What is being asked: Repeat only the lines from the one containing "group.add(makePot());" through the one containing "before = set(bpy.data.objects)", exactly as written, both ends included.

====

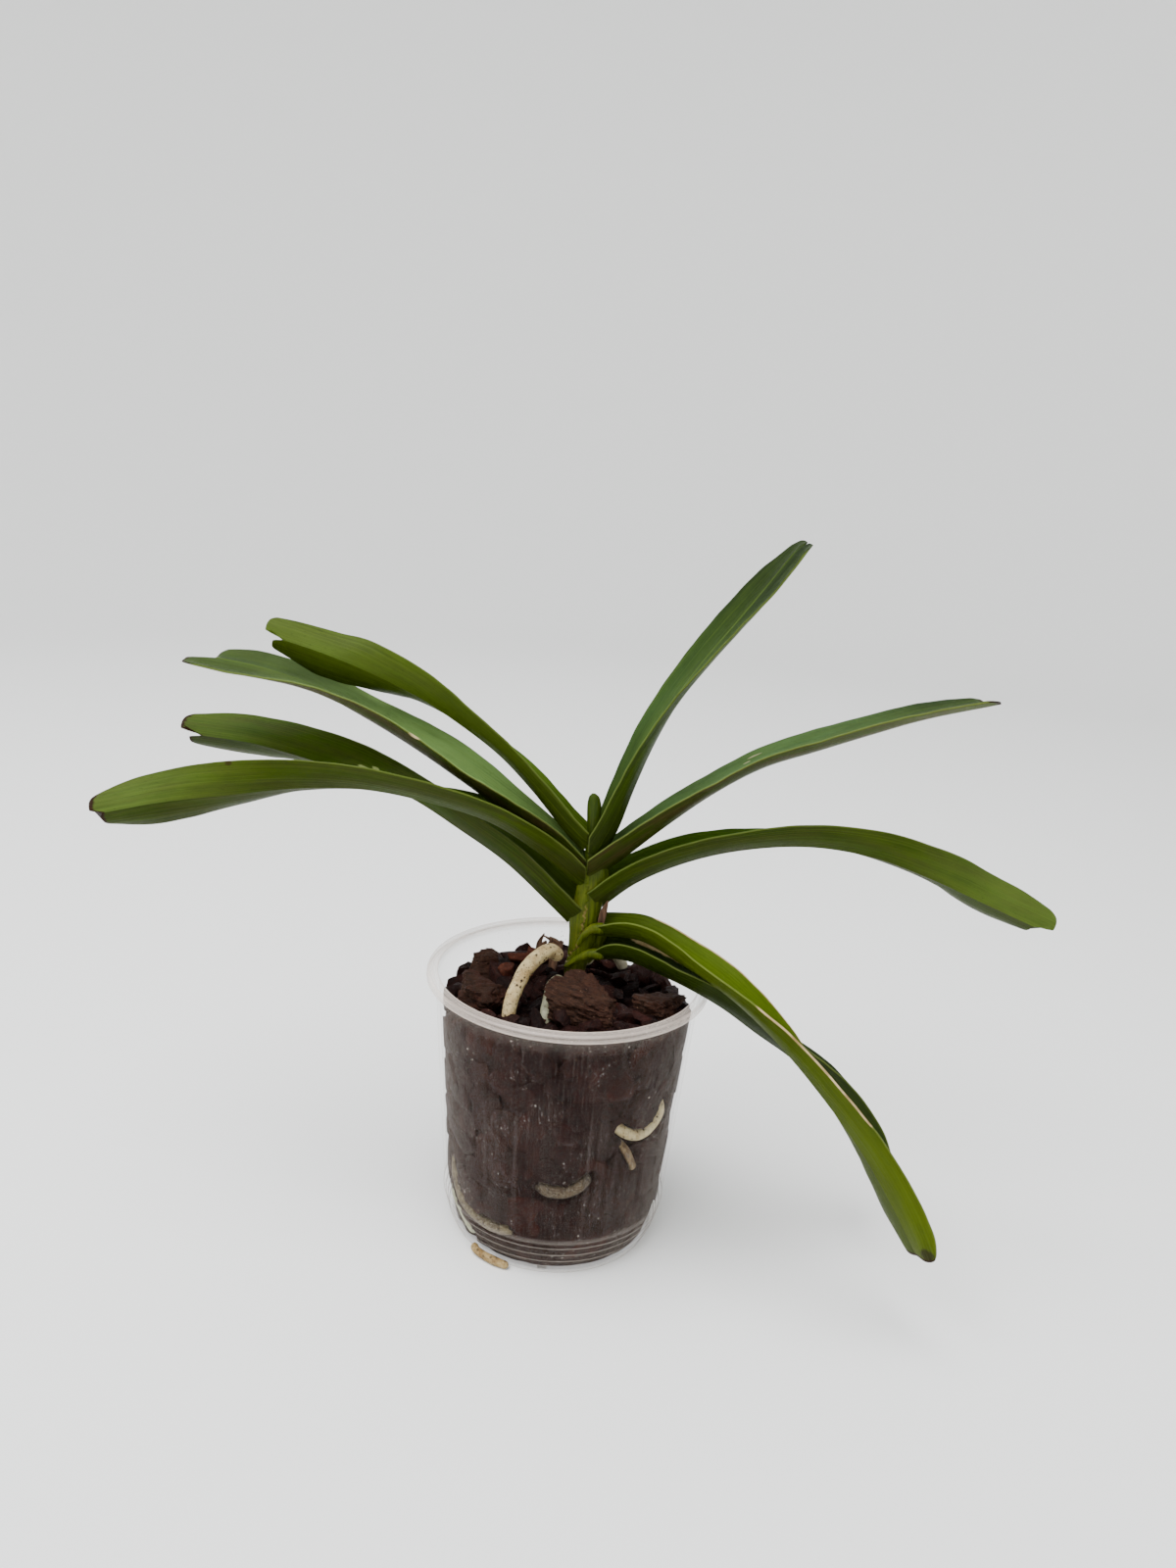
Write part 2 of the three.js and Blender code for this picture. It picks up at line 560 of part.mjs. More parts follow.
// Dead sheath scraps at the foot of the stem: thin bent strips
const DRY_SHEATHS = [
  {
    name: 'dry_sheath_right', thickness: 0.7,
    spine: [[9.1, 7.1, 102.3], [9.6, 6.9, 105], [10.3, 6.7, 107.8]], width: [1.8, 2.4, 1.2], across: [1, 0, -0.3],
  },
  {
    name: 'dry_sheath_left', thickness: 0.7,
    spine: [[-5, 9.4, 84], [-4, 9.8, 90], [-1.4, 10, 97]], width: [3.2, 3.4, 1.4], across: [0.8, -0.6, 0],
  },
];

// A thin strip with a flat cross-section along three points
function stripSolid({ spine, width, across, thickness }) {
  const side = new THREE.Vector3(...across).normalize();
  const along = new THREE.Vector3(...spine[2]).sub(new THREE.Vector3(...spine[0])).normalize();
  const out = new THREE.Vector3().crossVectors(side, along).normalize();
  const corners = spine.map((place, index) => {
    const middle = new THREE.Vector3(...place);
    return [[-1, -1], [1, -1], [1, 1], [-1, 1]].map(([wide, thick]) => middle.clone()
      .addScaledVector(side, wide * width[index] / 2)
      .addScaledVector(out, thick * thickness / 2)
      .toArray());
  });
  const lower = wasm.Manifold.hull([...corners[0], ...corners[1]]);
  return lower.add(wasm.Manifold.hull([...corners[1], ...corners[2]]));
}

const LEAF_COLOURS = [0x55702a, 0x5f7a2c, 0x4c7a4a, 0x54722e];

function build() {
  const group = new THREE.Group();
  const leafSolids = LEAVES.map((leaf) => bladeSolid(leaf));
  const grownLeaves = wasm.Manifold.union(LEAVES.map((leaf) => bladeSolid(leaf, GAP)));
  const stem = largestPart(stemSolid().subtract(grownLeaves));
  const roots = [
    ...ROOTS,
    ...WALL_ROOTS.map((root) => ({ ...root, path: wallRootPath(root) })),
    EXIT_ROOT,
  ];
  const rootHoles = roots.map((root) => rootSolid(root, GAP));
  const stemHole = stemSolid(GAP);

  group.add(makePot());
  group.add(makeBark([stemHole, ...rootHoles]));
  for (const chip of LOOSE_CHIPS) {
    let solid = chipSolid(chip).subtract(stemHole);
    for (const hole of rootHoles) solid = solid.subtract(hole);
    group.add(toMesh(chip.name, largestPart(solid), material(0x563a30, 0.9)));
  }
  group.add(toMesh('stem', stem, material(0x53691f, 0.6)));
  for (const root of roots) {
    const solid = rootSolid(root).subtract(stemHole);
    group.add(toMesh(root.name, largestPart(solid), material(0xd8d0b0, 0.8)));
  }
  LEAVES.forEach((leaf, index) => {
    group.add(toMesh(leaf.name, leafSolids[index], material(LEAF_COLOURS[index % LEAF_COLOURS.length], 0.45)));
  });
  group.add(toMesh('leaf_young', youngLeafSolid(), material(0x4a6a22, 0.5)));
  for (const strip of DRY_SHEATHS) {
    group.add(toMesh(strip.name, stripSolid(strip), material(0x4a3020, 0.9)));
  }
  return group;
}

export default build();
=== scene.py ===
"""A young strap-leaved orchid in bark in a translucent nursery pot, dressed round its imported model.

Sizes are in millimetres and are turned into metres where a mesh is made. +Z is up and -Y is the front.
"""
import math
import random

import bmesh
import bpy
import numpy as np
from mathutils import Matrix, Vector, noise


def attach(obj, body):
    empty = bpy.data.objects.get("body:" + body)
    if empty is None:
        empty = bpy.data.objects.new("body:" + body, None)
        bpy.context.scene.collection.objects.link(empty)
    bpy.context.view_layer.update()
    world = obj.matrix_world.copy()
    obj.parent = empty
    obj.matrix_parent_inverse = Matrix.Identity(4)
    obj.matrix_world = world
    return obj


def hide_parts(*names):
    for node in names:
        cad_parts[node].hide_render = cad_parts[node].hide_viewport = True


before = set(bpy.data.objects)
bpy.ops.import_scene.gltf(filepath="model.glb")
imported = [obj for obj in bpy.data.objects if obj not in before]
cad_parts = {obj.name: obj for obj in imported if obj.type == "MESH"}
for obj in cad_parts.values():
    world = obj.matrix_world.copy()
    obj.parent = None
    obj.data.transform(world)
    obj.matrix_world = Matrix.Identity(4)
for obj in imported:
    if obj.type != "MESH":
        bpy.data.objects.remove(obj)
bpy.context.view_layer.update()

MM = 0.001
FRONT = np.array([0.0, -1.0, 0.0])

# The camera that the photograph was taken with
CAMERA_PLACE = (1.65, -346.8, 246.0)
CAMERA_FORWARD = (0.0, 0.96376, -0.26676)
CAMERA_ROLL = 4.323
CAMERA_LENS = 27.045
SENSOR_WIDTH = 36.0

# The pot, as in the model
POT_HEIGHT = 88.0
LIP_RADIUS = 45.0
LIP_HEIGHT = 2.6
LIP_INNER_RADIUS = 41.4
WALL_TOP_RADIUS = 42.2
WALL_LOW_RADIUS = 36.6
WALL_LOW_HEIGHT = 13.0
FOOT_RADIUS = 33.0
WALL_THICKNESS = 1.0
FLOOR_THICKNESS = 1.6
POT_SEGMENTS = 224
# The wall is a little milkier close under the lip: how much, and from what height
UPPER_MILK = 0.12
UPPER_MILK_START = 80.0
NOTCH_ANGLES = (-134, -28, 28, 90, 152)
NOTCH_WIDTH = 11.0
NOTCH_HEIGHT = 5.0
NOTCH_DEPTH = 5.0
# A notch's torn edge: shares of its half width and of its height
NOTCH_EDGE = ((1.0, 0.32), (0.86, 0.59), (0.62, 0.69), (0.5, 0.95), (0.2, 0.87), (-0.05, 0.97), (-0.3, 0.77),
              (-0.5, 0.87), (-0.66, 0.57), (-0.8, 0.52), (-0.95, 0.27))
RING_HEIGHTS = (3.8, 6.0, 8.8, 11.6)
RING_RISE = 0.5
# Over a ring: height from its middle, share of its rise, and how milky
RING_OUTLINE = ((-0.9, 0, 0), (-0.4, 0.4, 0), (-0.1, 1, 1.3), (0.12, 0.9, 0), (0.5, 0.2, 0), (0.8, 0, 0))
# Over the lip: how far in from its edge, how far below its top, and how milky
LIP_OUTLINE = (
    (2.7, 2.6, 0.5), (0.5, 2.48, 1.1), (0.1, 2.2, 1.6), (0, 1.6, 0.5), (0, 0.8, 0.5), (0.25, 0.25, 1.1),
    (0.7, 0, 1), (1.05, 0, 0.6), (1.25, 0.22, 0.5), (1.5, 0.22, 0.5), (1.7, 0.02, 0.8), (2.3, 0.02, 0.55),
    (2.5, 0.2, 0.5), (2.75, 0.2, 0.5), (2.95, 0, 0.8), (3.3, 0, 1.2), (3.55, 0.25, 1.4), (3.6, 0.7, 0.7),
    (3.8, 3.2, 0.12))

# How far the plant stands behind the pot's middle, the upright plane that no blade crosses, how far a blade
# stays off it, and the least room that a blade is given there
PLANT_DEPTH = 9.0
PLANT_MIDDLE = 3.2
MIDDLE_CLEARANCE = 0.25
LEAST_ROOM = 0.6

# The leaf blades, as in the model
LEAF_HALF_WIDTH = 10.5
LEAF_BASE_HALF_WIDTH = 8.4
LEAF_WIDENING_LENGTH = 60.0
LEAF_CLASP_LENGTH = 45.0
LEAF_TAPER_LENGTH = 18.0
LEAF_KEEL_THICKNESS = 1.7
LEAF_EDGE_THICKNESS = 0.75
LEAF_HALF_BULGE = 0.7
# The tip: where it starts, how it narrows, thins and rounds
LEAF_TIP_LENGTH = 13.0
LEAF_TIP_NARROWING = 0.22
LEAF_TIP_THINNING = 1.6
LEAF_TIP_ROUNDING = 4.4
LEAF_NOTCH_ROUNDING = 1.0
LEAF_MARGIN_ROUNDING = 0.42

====

Exercise solution:
  group.add(makePot());
  group.add(makeBark([stemHole, ...rootHoles]));
  for (const chip of LOOSE_CHIPS) {
    let solid = chipSolid(chip).subtract(stemHole);
    for (const hole of rootHoles) solid = solid.subtract(hole);
    group.add(toMesh(chip.name, largestPart(solid), material(0x563a30, 0.9)));
  }
  group.add(toMesh('stem', stem, material(0x53691f, 0.6)));
  for (const root of roots) {
    const solid = rootSolid(root).subtract(stemHole);
    group.add(toMesh(root.name, largestPart(solid), material(0xd8d0b0, 0.8)));
  }
  LEAVES.forEach((leaf, index) => {
    group.add(toMesh(leaf.name, leafSolids[index], material(LEAF_COLOURS[index % LEAF_COLOURS.length], 0.45)));
  });
  group.add(toMesh('leaf_young', youngLeafSolid(), material(0x4a6a22, 0.5)));
  for (const strip of DRY_SHEATHS) {
    group.add(toMesh(strip.name, stripSolid(strip), material(0x4a3020, 0.9)));
  }
  return group;
}

export default build();
=== scene.py ===
"""A young strap-leaved orchid in bark in a translucent nursery pot, dressed round its imported model.

Sizes are in millimetres and are turned into metres where a mesh is made. +Z is up and -Y is the front.
"""
import math
import random

import bmesh
import bpy
import numpy as np
from mathutils import Matrix, Vector, noise


def attach(obj, body):
    empty = bpy.data.objects.get("body:" + body)
    if empty is None:
        empty = bpy.data.objects.new("body:" + body, None)
        bpy.context.scene.collection.objects.link(empty)
    bpy.context.view_layer.update()
    world = obj.matrix_world.copy()
    obj.parent = empty
    obj.matrix_parent_inverse = Matrix.Identity(4)
    obj.matrix_world = world
    return obj


def hide_parts(*names):
    for node in names:
        cad_parts[node].hide_render = cad_parts[node].hide_viewport = True


before = set(bpy.data.objects)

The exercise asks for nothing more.